▶ _Stated problem_:
Pick out all lines with the word "frame" from the records that follow.

(Saved data entries)

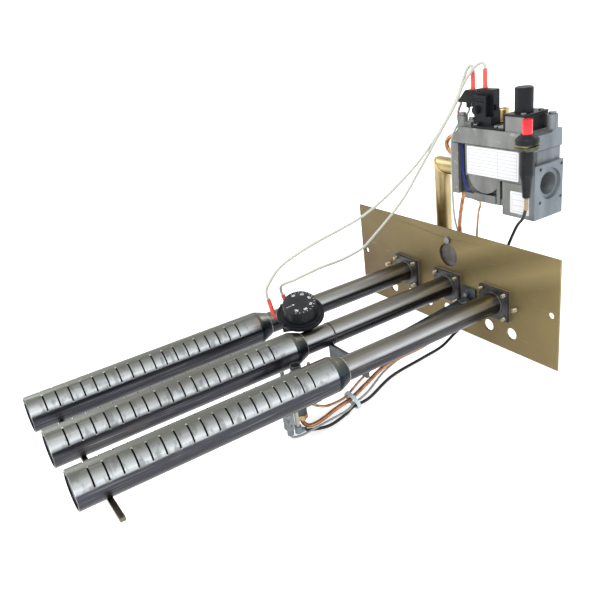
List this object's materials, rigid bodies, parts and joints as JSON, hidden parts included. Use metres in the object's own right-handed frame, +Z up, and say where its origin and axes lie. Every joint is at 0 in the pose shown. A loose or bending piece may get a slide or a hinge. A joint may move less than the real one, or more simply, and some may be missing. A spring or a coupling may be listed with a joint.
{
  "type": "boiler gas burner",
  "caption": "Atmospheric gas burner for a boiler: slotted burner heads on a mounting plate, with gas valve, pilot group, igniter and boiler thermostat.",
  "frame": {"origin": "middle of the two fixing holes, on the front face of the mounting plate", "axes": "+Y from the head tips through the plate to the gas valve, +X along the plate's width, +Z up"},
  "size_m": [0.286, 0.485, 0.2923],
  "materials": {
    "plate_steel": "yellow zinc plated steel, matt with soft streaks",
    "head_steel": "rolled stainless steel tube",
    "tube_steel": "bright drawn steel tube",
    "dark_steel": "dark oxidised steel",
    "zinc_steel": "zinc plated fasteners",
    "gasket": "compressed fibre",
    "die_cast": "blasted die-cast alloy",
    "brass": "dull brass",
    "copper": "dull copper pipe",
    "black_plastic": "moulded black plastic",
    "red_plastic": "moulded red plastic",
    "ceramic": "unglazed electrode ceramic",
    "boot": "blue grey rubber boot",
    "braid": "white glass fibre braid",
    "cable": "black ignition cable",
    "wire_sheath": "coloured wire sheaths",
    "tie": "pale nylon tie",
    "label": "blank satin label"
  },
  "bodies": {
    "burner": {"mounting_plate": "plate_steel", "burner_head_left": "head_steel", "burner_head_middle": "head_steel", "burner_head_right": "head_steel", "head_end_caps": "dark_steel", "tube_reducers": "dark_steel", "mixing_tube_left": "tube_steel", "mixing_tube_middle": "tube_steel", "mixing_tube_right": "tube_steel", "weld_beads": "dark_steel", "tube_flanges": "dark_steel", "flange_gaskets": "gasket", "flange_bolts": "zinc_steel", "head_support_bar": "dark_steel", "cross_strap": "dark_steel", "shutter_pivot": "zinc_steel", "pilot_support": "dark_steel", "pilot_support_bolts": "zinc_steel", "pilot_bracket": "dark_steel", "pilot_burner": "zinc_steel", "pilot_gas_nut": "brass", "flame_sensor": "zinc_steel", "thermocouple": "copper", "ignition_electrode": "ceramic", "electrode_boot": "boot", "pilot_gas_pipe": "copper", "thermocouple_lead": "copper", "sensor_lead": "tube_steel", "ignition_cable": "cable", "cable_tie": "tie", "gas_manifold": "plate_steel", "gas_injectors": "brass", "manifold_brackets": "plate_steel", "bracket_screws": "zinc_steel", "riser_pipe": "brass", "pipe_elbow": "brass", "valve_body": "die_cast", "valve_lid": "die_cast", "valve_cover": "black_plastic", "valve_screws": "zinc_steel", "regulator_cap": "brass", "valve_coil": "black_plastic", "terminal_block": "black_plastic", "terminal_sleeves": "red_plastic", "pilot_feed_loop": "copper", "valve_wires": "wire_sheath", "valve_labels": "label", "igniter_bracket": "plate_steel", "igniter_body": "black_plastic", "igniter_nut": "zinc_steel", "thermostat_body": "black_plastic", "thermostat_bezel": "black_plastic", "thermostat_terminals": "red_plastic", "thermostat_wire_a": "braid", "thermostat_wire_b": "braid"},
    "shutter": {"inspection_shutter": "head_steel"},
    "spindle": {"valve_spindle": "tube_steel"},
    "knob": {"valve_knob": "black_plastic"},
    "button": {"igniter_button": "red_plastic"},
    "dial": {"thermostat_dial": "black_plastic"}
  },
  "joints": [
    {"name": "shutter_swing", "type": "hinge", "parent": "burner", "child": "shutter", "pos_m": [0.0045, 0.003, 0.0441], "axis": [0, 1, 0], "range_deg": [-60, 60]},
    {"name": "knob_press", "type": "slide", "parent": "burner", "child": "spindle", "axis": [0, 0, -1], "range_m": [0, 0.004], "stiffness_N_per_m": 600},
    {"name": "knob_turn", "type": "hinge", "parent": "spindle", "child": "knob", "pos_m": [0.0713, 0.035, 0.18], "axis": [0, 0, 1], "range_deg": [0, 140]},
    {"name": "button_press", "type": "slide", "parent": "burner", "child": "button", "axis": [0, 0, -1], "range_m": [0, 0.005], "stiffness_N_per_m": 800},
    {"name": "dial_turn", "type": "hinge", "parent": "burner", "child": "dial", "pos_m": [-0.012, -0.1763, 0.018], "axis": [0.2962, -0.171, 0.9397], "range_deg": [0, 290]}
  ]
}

---

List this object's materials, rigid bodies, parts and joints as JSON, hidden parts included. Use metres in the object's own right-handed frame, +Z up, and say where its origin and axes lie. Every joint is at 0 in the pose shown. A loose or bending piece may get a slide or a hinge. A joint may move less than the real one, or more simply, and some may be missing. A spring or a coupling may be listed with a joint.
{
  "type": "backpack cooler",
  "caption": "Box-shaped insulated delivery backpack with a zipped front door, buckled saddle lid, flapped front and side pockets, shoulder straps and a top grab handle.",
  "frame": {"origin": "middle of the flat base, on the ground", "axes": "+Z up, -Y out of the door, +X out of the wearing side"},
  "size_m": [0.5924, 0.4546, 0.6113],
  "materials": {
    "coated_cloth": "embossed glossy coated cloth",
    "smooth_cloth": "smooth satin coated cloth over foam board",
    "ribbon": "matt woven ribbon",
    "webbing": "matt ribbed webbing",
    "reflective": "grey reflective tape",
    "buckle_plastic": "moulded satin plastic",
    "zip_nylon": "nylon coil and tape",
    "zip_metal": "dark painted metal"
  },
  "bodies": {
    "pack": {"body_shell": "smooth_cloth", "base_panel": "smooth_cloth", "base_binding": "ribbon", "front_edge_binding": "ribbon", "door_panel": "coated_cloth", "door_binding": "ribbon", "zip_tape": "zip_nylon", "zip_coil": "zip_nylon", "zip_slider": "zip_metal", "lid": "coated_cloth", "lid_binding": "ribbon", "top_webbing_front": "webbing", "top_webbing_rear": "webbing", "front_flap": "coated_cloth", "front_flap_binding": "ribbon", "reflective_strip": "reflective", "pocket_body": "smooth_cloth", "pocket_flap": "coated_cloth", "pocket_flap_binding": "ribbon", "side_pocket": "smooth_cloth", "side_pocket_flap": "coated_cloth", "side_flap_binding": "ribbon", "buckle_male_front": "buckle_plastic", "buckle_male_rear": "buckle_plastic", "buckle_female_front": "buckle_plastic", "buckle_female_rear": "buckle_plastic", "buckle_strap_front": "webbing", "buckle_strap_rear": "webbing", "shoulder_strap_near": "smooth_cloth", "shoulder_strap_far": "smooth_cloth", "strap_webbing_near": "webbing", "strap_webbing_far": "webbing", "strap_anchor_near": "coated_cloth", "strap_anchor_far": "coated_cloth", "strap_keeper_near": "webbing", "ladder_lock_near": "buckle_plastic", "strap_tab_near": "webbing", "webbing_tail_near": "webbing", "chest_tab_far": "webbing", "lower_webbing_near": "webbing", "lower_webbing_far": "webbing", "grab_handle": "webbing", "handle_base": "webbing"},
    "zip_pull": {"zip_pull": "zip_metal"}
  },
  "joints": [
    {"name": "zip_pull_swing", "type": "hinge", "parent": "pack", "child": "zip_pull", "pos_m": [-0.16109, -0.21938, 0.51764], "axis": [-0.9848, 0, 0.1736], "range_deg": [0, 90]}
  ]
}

==

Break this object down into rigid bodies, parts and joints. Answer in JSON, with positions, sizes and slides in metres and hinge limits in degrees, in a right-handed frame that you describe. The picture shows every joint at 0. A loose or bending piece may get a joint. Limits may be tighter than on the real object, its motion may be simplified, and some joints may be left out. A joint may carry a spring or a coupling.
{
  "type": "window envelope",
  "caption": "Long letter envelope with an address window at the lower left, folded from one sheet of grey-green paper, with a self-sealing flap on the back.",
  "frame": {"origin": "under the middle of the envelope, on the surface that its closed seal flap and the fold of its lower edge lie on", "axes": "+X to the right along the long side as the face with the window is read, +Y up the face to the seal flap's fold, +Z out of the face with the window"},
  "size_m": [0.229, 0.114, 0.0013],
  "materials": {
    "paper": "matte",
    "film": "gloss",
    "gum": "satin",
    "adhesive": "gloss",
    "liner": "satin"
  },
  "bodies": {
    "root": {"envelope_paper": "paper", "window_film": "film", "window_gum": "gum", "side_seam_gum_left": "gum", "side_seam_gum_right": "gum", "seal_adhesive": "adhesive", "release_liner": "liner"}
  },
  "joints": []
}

▶ _Response to this task_:
List this object's materials, rigid bodies, parts and joints as JSON, hidden parts included. Use metres in the object's own right-handed frame, +Z up, and say where its origin and axes lie. Every joint is at 0 in the pose shown. A loose or bending piece may get a slide or a hinge. A joint may move less than the real one, or more simply, and some may be missing. A spring or a coupling may be listed with a joint.
  "frame": {"origin": "middle of the two fixing holes, on the front face of the mounting plate", "axes": "+Y from the head tips through the plate to the gas valve, +X along the plate's width, +Z up"},
List this object's materials, rigid bodies, parts and joints as JSON, hidden parts included. Use metres in the object's own right-handed frame, +Z up, and say where its origin and axes lie. Every joint is at 0 in the pose shown. A loose or bending piece may get a slide or a hinge. A joint may move less than the real one, or more simply, and some may be missing. A spring or a coupling may be listed with a joint.
  "frame": {"origin": "middle of the flat base, on the ground", "axes": "+Z up, -Y out of the door, +X out of the wearing side"},
Break this object down into rigid bodies, parts and joints. Answer in JSON, with positions, sizes and slides in metres and hinge limits in degrees, in a right-handed frame that you describe. The picture shows every joint at 0. A loose or bending piece may get a joint. Limits may be tighter than on the real object, its motion may be simplified, and some joints may be left out. A joint may carry a spring or a coupling.
  "frame": {"origin": "under the middle of the envelope, on the surface that its closed seal flap and the fold of its lower edge lie on", "axes": "+X to the right along the long side as the face with the window is read, +Y up the face to the seal flap's fold, +Z out of the face with the window"},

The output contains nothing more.